Objective: In the entries below, find the line containing "Continue the build123d" and the line containing "return np.array([self.lead.point(s, self.tuck).xz". Copy those two lines and everything between them exactly, and only that.

─── Information given

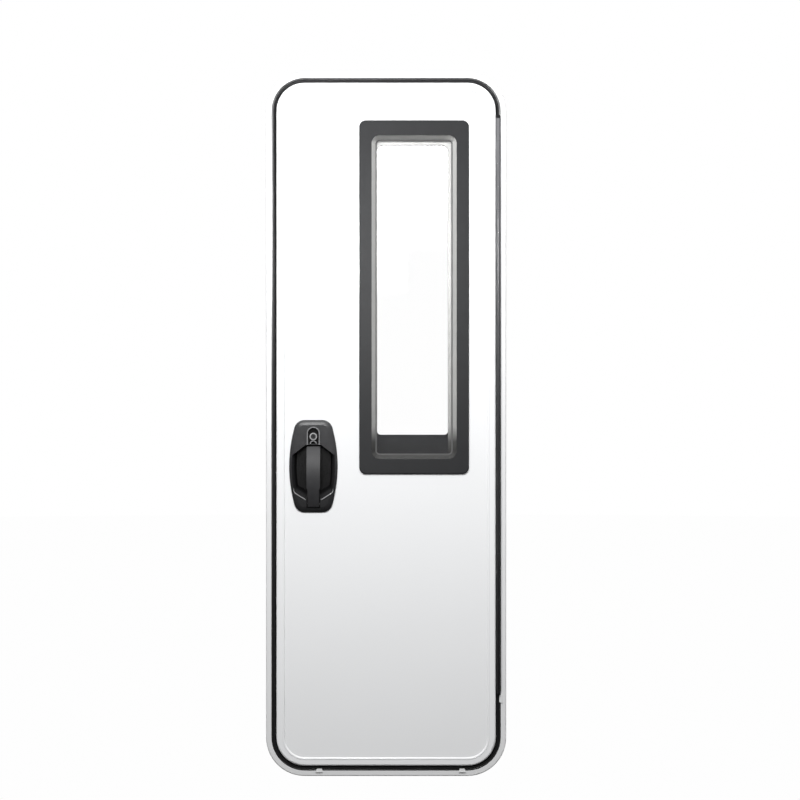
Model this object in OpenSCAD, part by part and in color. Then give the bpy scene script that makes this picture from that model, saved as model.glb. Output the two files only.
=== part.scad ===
// Caravan entrance door: a hinged, insulated leaf with a tall fixed window, hung in its own
// aluminium frame. The frame's flange lies on the outside of the vehicle wall.
// Pieces are drawn in the plane of the door, with X to the right, Y up and Z outward,
// and stand() turns that drawing upright, so that the outside faces -Y and up is +Z.
// The origin lies on the flange's back face, midway along the bottom rail.

/* [Frame] */
// Width over the flange
frame_w = 622; // [510:1:760]
// Height over the flange
frame_h = 1822; // [1500:1:2190]
// Outside corner radius of the flange
frame_r = 100; // [70:1:140]
// Width of the flange
flange_w = 14; // [10:0.5:30]
// Thickness of the flange
flange_t = 4; // [3:0.5:6]
// Thickness of the frame's web and of its stop
web_t = 2.4; // [1.6:0.1:4]
// Gap between the frame and the leaf
gap_w = 13; // [12:0.5:18]
// How far the stop reaches behind the leaf
stop_lap = 8; // [6:0.5:14]
// Height of the seal between the leaf's back and the stop
seal_h = 4.6; // [3:0.1:8]
// Space left between the round seal in the gap and the leaf's edge
bulb_room = 2.5; // [2:0.5:4]
// Width of the bright bead between that seal and the flange
trim_d = 4.8; // [3:0.1:6]

/* [Leaf] */
// Thickness of the leaf over its edge profile
leaf_t = 36; // [29:1:44]
// How far the leaf's face stands out from the flange's back face
leaf_proud = 10; // [8:0.5:14]
// Width of the lip that covers the outer skin's edge
lip_w = 23; // [20:0.5:30]
// Height of the round bead along the lip
bead_h = 0.6; // [0.4:0.1:1.6]
// Thickness of that lip
lip_t = 2; // [1.2:0.1:3]
// Wall of the edge profile
edge_t = 2.4; // [1.6:0.1:3]
// Radius of the leaf's front edge
edge_r = 5; // [3:0.5:8]
// Thickness of each skin
skin_t = 1.2; // [0.8:0.1:2]

/* [Window] */
// Width of the window's outer frame
window_w = 284; // [220:1:320]
// Height of the window's outer frame
window_h = 915; // [500:1:1000]
// Distance of the window's axis from the leaf's axis, towards the hinge
window_x = 72.5; // [0:0.5:90]
// Distance of the window's outer frame from the leaf's top edge
window_drop = 97.5; // [80:0.5:300]
// Corner radius of the window's outer frame
window_r = 17; // [10:0.5:20]
// Width of the face of the window's outer frame at its sides
bezel_side = 32; // [29:0.5:40]
// Width of that face at its top and bottom
bezel_end = 39; // [29:0.5:50]
// Width of the sloping reveal inside that face
reveal_w = 10; // [6:0.5:13]
// How far the window's outer frame stands out from the skin
bezel_h = 5; // [4:0.5:8]
// Thickness of each pane
pane_t = 4; // [3:0.5:5]
// Space between the panes
pane_gap = 8; // [6:0.5:12]
// Height of the inner frame's deep bottom rail
inner_sill_h = 101; // [60:1:130]

/* [Handle] */
// Width of the handle's plate at its middle
handle_w = 125; // [110:1:140]
// Height of the handle's plate
handle_h = 238; // [215:1:290]
// Distance of the handle's axis from the leaf's latch edge
handle_in = 96; // [90:0.5:110]
// Height of the handle's middle over the leaf's lower edge
handle_up = 776; // [600:1:1000]
// Radius of the plate's bowed sides
handle_side_r = 375; // [300:1:500]
// Corner radius of the plate
handle_corner_r = 27; // [14:0.5:30]
// How far the plate stands out from the skin
plate_h = 7; // [5:0.5:9]
// Width of the pull lever at its top
lever_w = 35; // [28:0.5:42]
// Width of the pull lever at its foot
lever_foot_w = 30; // [24:0.5:34]
// Thickness of the pull lever
lever_t = 8; // [6:0.5:10]
// Diameter of the lock cylinder
lock_d = 19; // [16:0.5:20]
// Diameter of the turning key plug
plug_d = 13; // [10:0.5:14]

/* [Hinge] */
// Height of the hinge's lower end over the frame's lower edge
hinge_low = 221; // [100:1:400]
// Distance of the hinge's upper end from the frame's upper edge
hinge_drop = 119; // [100:1:400]
// Number of knuckles, an odd number
knuckles = 25; // [9:2:31]
// Diameter of the barrel
barrel_d = 9; // [7:0.5:10]
// Diameter of the hinge pin
pin_d = 5; // [3:0.5:6]

/* [Hidden] */
$fn = 96;

// Clearances: a turning fit, a seat between two pieces, and a cut that runs past a face
fit = 0.05;
seat = 0.3;
past = 1;

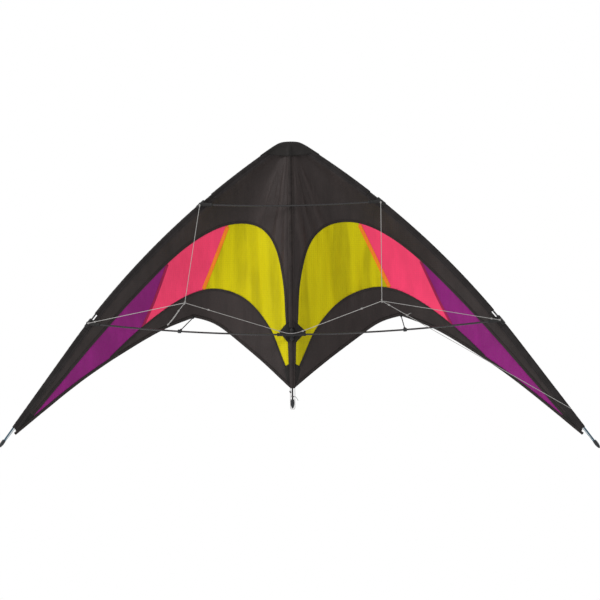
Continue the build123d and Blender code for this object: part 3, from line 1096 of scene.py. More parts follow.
@dataclass
class Wing(Assembly):
    """The cloth of one wing: panels, hem, patches and sewn bands, all cut from one sheet."""

    side: Side = Side.RIGHT
    shape: SailShape = SailShape()
    pattern: SeamPattern = SeamPattern()
    thickness: float = 0.0004
    spacing: float = 0.0062
    row_share: float = 0.866
    spine_edge: float = 0.0015
    tuck: float = 0.014
    bend_from: float = 0.002
    bend_to: float = 0.022
    bend_depth: float = 0.003
    bend_height: float = -0.4
    seam_allowance: float = 1.02

    def tucked_edge(self) -> np.ndarray:
        """Outer edge of the cloth, tucked into the sleeve."""
        return np.array([self.lead.point(s, self.tuck).xz for s in np.linspace(0.004, self.lead.length, 230)])

    def outlines(self) -> list[np.ndarray]:
        """Every line that the cloth's mesh follows."""
        pattern, lead = self.pattern, self.lead
        trail = pattern.trailing()
        spine = np.array([(self.spine_edge, z) for z in np.linspace(-0.012, -0.72, 150)])
        cut = lead.length - pattern.patch_width
        tip = np.array([lead.point(cut, inset).xz for inset in np.linspace(-0.01, 0.12, 24)])
        end = np.array([lead.point(lead.length, inset).xz for inset in np.linspace(0.0, 0.06, 14)])
        curves = [pattern.curve(seam) for seam in (pattern.arch_top, pattern.arch_low)]
        straights = [pattern.straight(seam) for seam in (pattern.inner_low, pattern.yellow_seam, pattern.pink_seam,
                                                         pattern.tee_flare, pattern.tail_side, pattern.tail_top)]
        return [self.tucked_edge(), spine, trail, trail + [0, pattern.hem_rise], tip, end] + curves + straights

    def grid(self, lines: np.ndarray) -> np.ndarray:
        """Even points over the wing, clear of the lines that its mesh follows."""
        rows = []
        for r in range(int(0.86 / (self.spacing * self.row_share))):
            xs = np.arange(0.004 + (r % 2) * self.spacing / 2, 0.84, self.spacing)
            rows.append(np.stack([xs, np.full(len(xs), -0.008 - r * self.spacing * self.row_share)], 1))
        grid = np.concatenate(rows)
        trail = self.pattern.trailing()
        low = np.interp(grid[:, 0], trail[:, 0], trail[:, 1])
        grid = grid[(grid[:, 0] < self.shape.reach(grid[:, 1])) & (grid[:, 1] > low)]
        near = np.zeros(len(grid), bool)
        for start in range(0, len(lines), 200):
            part = lines[start:start + 200]
            gap = np.hypot(grid[:, None, 0] - part[None, :, 0], grid[:, None, 1] - part[None, :, 1])
            near |= gap.min(axis=1) < self.spacing * 0.45
        return grid[~near]

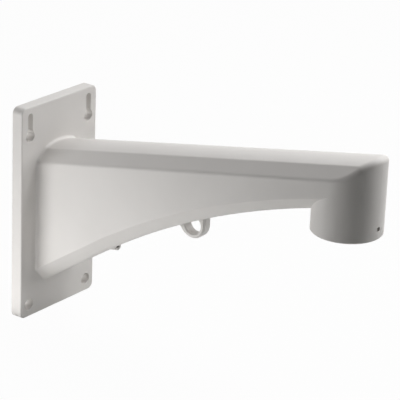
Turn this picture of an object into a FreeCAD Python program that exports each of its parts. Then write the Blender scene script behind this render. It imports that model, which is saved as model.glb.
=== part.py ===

──────

Task solution:
Continue the build123d and Blender code for this object: part 3, from line 1096 of scene.py. More parts follow.
@dataclass
class Wing(Assembly):
    """The cloth of one wing: panels, hem, patches and sewn bands, all cut from one sheet."""

    side: Side = Side.RIGHT
    shape: SailShape = SailShape()
    pattern: SeamPattern = SeamPattern()
    thickness: float = 0.0004
    spacing: float = 0.0062
    row_share: float = 0.866
    spine_edge: float = 0.0015
    tuck: float = 0.014
    bend_from: float = 0.002
    bend_to: float = 0.022
    bend_depth: float = 0.003
    bend_height: float = -0.4
    seam_allowance: float = 1.02

    def tucked_edge(self) -> np.ndarray:
        """Outer edge of the cloth, tucked into the sleeve."""
        return np.array([self.lead.point(s, self.tuck).xz for s in np.linspace(0.004, self.lead.length, 230)])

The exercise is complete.